2. The CMOS image sensor according to claim 1, wherein the device isolation film is a shallow trench isolation (STI) film.

3. The CMOS image sensor according to claim 1, wherein the first conductivity type heavily doped epitaxial layer has a thickness of 100 Å to 500 Å.

4. The CMOS image sensor according to claim 1, wherein a first conductivity type lightly doped epitaxial layer is formed over the first conductivity type semiconductor substrate.

5. A method for fabricating a CMOS image sensor comprising:

forming a trench in a device isolation region of a first conductivity type semiconductor substrate defined by an active region and the device isolation region;

forming a first conductivity type heavily doped epitaxial layer on a surface of the trench;

forming a device isolation film in the trench; and

forming a second conductivity type diffusion region in the active region of the semiconductor substrate to have a constant interval from the device isolation film via the first conductivity type heavily doped epitaxial layer.

6. The method according to claim 5, wherein forming the trench comprises:

sequentially forming an oxide film and a nitride film over the first conductivity type semiconductor substrate;

selectively etching the nitride film and the oxide film to expose the device isolation region; and

forming the trench on a surface of the exposed device isolation region.

7. The method according to claim 6, further comprising removing the nitride film and the oxide film after forming the device isolation film in the trench.

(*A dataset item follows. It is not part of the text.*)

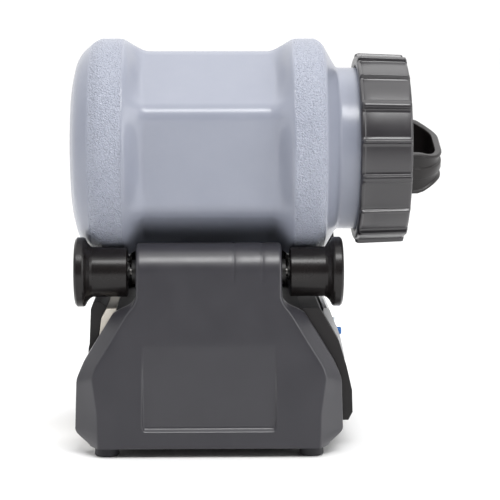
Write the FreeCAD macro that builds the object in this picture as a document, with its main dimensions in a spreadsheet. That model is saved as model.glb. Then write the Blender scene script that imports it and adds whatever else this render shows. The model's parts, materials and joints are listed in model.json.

8. The method according to claim 5, wherein the first conductivity type heavily doped epitaxial layer has a thickness of 100 Å to 500 Å.

9. The method according to claim 5, wherein the first conductive type heavily doped epitaxial layer is formed by implanting halogen ions into the trench.

10. The method according to claim 9, wherein the halogen ions are SiHCl3 or SiCl4.

11. The method according to claim 9, wherein the halogen ions are implanted into the trench along with B or BF2 as a source gas.

12. The method according to claim 5, wherein the first conductivity type heavily doped epitaxial layer is formed by implanting B or Ga into the trench.